Just before Christmas, an 85-year-old lady called her GP. She was anxious and had trouble staying home.

The GP knew he should spend time talking about it and offering help, but he had two distressed palliative care patients, a patient with a possible blood clot in his lungs, a probable case of sepsis due to a kidney infection, a patient with a possible bowel obstruction refusing admission to hospital, and a suicidal patient whom the practice could not reach by telephone.

All he could do was give her the social services phone number.

General medicine should be about more than crisis management, but today’s general practitioners simply have to survive.

There is no time to delve into the ideas, concerns and expectations of patients.

A colleague said he had to become an “emotionless machine”. One practice told me demand was 31% higher than before the pandemic.

A face-to-face consultation takes as long as three phone calls. On a normal day, GPs often handle more than 80 phone consultations, sign 150 prescriptions, review 50 lab results and read 50 hospital letters, in addition to seeing patients.

Every one of those letters, phone calls, prescriptions, or lab results can be vital to a person’s health.

Could there be warning signs of cancer buried in the flood?

Patients naturally get angry, unfairly blame GPs and abuse the practice team.

The only way to cope is to start working very early, work in the evenings and catch up on paperwork in the evenings and on weekends.

The whole situation is exacerbated by the media implying that GPs are on the golf course.

How many people realize that high performing vaccination centers are largely run by general practitioners?

Why is the NHS dealing with this crisis?

Covid is only partially to blame. Before the pandemic, the NHS was on a knife edge.

The UK has fewer intensive care beds than most other European countries with 10.5 per 100,000 population compared to 33.9 in Germany and 16.3 in France.

In 2017, the British Medical Journal published figures showing that Austria has 5.1 doctors per 1,000 inhabitants, Germany, Italy, Lithuania, Norway and Switzerland have more than four while the UK has only 2.8.
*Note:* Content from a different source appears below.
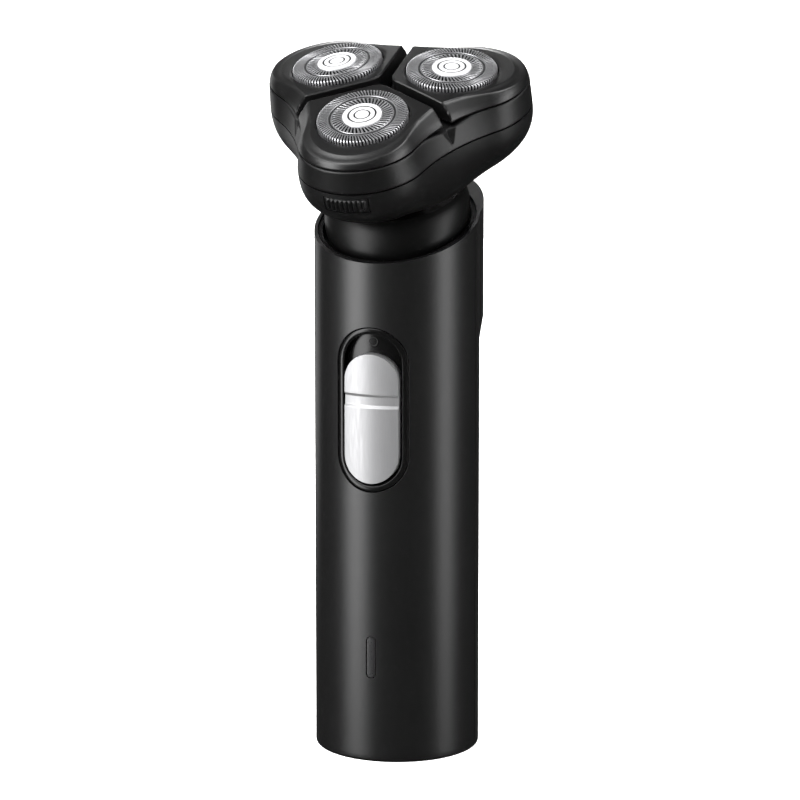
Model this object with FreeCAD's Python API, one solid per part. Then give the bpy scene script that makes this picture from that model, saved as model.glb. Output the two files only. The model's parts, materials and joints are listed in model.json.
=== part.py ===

In Torbay we have particular problems.

Between 2004 and 2020, the population increased by almost 17%.

Between 2020 and 2030, the council estimates a further increase of 6.1%.

The number of GPs has not followed.

Torbay is ranked as the most deprived local authority in the South West with one of the highest levels of domestic violence in the country and levels of alcohol abuse and mental illness above the national average.
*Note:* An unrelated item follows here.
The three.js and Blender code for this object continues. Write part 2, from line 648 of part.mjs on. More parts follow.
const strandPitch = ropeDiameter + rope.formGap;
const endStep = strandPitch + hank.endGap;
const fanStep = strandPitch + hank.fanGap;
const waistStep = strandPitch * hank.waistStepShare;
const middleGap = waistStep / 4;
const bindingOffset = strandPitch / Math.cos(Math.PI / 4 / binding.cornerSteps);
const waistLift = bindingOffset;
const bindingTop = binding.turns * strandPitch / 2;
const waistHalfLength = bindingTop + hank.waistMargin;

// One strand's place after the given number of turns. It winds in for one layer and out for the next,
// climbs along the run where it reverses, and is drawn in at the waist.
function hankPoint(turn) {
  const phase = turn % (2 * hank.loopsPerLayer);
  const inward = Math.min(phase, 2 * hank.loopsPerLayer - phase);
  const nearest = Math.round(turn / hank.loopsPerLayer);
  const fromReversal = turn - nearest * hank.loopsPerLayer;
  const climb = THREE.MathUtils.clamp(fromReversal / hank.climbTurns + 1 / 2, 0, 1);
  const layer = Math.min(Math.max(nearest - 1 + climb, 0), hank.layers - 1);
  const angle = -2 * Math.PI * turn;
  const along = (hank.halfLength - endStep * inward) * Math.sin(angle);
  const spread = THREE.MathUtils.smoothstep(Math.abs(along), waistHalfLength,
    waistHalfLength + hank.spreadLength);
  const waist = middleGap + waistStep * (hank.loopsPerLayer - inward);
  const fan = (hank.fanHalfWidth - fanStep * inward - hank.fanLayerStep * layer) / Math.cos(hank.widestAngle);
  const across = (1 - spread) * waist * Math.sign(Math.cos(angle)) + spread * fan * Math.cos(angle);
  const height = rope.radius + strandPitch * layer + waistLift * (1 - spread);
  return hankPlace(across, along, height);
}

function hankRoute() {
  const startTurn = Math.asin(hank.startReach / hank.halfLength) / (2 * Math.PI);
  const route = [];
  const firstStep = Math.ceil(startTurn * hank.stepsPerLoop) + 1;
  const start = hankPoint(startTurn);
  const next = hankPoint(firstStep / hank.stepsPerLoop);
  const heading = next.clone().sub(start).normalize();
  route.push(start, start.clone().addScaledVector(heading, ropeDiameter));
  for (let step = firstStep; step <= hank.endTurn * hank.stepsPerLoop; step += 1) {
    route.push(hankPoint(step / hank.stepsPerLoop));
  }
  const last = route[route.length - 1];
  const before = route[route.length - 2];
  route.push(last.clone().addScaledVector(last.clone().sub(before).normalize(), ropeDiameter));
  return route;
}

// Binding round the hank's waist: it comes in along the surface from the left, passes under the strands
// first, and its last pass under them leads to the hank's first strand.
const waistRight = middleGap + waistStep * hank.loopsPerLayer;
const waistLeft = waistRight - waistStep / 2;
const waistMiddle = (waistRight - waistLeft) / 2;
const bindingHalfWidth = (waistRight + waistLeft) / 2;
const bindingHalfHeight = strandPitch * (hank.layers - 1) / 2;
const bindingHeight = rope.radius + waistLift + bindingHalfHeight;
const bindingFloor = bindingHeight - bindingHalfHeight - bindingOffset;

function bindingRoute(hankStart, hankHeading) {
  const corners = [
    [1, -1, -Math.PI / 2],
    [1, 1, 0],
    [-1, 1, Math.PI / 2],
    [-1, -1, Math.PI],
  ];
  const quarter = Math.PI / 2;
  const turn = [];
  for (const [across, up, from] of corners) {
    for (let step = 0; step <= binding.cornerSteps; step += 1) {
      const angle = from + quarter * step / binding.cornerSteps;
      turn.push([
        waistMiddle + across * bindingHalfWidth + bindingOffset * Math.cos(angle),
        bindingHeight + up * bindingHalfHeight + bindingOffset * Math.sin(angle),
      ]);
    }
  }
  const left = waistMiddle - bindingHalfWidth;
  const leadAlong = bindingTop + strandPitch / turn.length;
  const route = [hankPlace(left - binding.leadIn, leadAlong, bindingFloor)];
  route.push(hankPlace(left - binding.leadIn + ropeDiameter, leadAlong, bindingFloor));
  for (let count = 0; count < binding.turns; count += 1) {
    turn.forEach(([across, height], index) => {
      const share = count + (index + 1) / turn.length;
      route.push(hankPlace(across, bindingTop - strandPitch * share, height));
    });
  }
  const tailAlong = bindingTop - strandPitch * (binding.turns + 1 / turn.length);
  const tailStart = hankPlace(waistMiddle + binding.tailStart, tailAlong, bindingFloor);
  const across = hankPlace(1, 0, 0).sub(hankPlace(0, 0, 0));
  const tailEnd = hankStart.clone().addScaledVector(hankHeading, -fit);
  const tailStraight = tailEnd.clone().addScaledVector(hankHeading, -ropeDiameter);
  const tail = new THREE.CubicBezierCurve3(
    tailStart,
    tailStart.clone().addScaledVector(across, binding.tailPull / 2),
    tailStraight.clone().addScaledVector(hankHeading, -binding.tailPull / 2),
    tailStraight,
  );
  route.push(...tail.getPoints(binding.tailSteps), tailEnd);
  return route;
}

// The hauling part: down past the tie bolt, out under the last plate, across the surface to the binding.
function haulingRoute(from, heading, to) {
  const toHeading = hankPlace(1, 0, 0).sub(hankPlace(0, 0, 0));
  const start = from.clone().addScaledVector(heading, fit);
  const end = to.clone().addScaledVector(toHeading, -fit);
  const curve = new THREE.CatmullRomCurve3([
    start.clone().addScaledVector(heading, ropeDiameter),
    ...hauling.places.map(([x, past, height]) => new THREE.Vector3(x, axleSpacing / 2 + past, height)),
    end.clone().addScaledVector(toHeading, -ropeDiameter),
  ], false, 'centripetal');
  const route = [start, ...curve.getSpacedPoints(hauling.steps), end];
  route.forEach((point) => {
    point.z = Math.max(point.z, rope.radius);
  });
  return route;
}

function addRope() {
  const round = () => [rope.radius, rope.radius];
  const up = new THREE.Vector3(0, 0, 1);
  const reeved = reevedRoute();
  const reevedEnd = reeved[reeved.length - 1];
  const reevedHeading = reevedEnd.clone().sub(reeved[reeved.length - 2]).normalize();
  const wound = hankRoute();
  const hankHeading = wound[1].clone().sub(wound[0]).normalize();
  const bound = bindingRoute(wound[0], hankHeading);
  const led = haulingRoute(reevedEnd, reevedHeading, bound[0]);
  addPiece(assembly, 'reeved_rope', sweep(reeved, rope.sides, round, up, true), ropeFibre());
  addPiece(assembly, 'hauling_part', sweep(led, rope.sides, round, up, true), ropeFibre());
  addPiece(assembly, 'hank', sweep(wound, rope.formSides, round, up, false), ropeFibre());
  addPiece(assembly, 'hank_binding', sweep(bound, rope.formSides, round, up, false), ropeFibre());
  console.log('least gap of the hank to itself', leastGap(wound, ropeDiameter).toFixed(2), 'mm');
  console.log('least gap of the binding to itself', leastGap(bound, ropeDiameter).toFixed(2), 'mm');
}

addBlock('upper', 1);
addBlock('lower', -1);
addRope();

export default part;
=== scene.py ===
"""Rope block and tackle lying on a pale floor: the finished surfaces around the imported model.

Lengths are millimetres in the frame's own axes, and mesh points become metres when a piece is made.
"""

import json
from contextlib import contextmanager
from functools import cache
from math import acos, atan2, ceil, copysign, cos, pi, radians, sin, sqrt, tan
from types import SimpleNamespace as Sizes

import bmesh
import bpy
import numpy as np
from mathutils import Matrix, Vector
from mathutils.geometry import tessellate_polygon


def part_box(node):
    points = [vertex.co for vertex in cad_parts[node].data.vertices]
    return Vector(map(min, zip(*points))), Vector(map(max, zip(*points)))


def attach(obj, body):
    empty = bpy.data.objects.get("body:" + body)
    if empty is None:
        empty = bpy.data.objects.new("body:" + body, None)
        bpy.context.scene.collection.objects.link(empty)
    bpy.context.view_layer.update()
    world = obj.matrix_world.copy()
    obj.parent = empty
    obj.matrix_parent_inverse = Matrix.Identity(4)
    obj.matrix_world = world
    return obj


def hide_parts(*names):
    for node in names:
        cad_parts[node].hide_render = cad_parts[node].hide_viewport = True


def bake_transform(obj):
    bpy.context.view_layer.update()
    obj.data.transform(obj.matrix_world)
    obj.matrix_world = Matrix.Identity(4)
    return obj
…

This tsunami hit GPs when they were already facing serious problems.

General practitioners are self-employed and run their own practice.
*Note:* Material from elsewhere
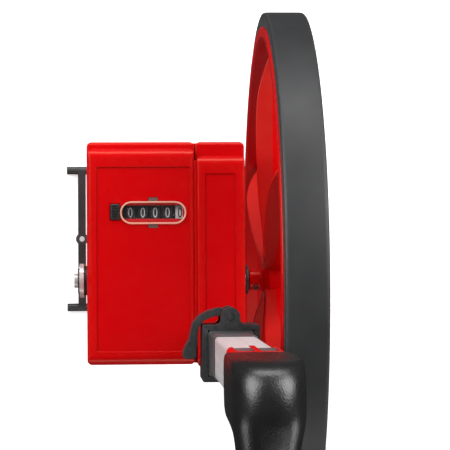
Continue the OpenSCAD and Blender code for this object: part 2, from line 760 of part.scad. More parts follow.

In the old model, a new GP partner would take out a large loan to buy the practice, stay for 30 years, and be bought out when they retire.

It worked in 1948 but the world has changed.

Many new GPs do not want to join a partnership. They already have a big student loan and don’t want a long-term commitment.

Therefore, GP practices cannot recruit new doctors. A local practice has only three partners serving more than 16,000 patients.

If the practice squad self-isolates due to Covid, the situation escalates.

As the pressures increase, some doctors are leaving general practice, increasing the pressures on those who remain.

Practices are increasingly using paramedics, pharmacists and nurses to take calls, but they need GP support.

As work becomes increasingly stressful, very few young physicians opt for a career in general practice.

I wish I could provide an offhand solution, but all I can say is that GPs and their teams are struggling hard against incredible pressures.

Blaming the GP for the service is like blaming the captain of the ship for the storm.

They face a situation that is no longer tenable.

All they can do is try to avoid sinking.